WORK REQUIRED
Of all the lines in the material below, how many include the string "with"? Give the number only.

SUPPLIED DATA
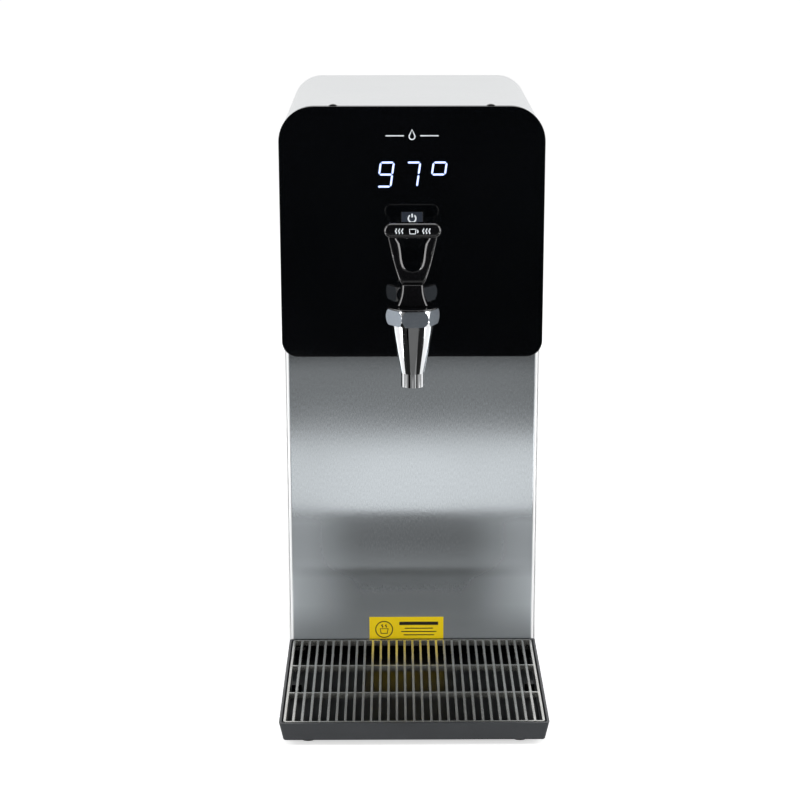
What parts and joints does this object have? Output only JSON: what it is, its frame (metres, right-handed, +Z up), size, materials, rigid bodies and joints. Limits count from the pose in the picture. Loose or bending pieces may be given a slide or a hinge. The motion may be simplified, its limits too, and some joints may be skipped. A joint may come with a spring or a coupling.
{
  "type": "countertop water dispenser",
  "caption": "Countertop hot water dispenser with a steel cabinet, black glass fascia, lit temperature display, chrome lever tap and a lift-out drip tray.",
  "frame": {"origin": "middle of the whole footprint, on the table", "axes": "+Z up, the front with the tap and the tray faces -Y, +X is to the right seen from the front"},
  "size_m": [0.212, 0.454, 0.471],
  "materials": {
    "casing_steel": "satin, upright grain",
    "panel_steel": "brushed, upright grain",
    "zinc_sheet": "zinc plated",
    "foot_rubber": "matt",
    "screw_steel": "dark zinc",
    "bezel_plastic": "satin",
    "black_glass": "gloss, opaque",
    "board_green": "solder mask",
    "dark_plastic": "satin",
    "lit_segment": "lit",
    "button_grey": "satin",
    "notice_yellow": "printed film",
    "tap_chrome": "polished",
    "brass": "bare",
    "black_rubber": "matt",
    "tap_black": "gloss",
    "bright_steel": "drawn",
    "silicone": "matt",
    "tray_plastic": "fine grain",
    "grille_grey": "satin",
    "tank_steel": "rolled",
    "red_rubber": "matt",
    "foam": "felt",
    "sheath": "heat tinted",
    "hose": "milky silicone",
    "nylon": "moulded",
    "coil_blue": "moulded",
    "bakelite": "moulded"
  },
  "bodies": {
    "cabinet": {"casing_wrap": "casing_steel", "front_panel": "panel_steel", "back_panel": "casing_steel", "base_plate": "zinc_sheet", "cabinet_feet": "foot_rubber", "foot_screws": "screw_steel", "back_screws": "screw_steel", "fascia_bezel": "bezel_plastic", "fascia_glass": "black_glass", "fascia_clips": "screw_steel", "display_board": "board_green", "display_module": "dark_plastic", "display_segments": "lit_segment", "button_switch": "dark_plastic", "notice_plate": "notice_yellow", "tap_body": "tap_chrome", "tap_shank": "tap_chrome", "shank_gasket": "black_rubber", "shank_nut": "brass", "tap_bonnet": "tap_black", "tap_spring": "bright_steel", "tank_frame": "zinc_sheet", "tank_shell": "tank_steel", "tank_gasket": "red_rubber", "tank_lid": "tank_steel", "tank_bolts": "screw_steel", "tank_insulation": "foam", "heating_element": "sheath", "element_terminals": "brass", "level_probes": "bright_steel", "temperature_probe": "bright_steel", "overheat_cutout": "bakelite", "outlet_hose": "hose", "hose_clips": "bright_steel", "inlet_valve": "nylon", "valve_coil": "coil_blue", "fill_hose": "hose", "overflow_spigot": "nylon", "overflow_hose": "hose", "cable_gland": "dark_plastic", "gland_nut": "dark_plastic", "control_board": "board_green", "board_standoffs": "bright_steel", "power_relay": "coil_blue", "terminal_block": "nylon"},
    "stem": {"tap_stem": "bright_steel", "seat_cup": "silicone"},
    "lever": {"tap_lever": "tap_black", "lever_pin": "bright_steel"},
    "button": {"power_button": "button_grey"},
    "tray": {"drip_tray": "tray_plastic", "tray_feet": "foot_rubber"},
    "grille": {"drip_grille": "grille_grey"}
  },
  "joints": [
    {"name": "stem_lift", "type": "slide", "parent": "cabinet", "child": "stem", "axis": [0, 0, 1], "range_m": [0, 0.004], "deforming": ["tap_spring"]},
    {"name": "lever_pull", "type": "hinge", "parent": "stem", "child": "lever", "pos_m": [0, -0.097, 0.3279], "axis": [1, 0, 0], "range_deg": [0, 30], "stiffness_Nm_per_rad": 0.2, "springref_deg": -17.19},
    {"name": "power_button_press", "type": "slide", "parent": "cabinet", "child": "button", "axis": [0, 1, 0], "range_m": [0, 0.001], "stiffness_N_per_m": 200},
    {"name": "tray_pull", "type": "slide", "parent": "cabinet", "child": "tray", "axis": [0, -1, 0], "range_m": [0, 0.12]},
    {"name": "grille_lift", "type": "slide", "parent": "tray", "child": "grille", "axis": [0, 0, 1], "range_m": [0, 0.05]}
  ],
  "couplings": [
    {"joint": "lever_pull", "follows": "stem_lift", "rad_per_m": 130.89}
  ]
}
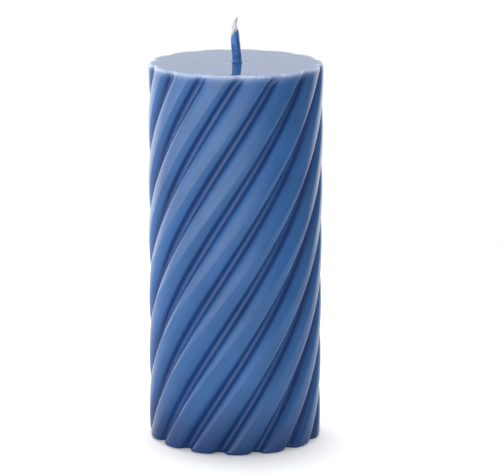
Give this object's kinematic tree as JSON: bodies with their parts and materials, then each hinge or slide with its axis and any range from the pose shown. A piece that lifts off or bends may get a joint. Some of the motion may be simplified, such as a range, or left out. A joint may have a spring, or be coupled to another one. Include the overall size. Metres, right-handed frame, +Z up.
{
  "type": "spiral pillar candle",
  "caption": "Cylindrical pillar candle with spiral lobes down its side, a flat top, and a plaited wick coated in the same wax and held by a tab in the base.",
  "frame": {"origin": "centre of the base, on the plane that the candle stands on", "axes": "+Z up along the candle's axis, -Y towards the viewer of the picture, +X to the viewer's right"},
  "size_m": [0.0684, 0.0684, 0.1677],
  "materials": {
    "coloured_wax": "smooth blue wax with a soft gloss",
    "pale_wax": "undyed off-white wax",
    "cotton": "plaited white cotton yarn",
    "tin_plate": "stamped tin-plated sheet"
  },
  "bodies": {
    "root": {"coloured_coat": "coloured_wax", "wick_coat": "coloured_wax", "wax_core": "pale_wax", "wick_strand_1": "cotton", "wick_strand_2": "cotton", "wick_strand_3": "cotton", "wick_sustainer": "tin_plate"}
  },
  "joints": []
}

EXERCISE RESULT
6